Gender and sex nonconformists also work harder than average at storytelling; they must both create a persona that feels true and right to themselves, and simultaneously cultivate an external story for others to see and interpret, that will ideally not result in violence. They may not have the luxury of simply waking up in the morning with their story already written.
Young people will typically make their persona “scary” or “tough” as a protective ward against harm. The longer you live in hostile circumstances, the longer you may require that mask and that shield. But after a while the harm of isolating our inner self outweighs the benefit of protecting it. So we must start as early as we can to write a new story for ourselves, one in which we have real strength rather than just armor.
Our storytelling has a surprising amount of power for positive change in the real, tangible world. The whole Demonkind concept rests in this premise that we create our own reality, thereby wielding a highly potent magic, and we acknowledge ourselves as spirits of great power in this domain. Our engaged and intentional exercise of creative will exalts us. Now we have the greater responsibility of teaching others how to uplift themselves and become their own gods. So we shall create narrative messages that can travel independently and plant themselves.

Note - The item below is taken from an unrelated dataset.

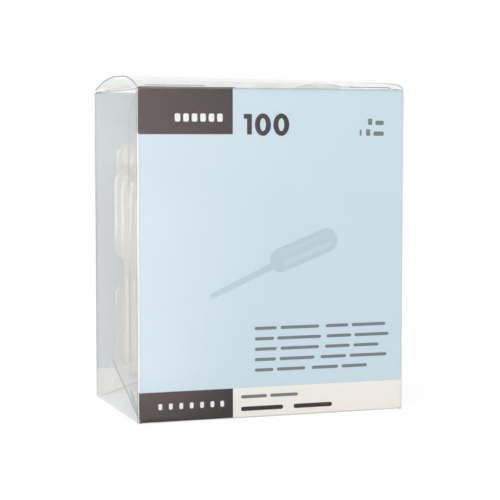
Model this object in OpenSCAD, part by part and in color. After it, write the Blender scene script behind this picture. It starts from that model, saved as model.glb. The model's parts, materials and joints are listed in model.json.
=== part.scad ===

Earlier we mentioned tarot, runes, and other forms of ritual storytelling. Those images and characterizations already form a richly layered subconscious vocabulary that we can use rather than having to start from a blank page. Even in the modern era, where shallow TV and internet tropes have all but washed away the traditional archetypes from general consciousness, the new grew in the soil of the old. We may reach up from within the soil and grab young ignorance by the leg. Hear them scream! They will taste the earth.
This website is the beginning, the “once upon a time called right now” as Parliament said. Ideally, as we convey our message over time, we will create more evolutionarily effective seeds for distribution. Perhaps the seed of a story has begun to form in you?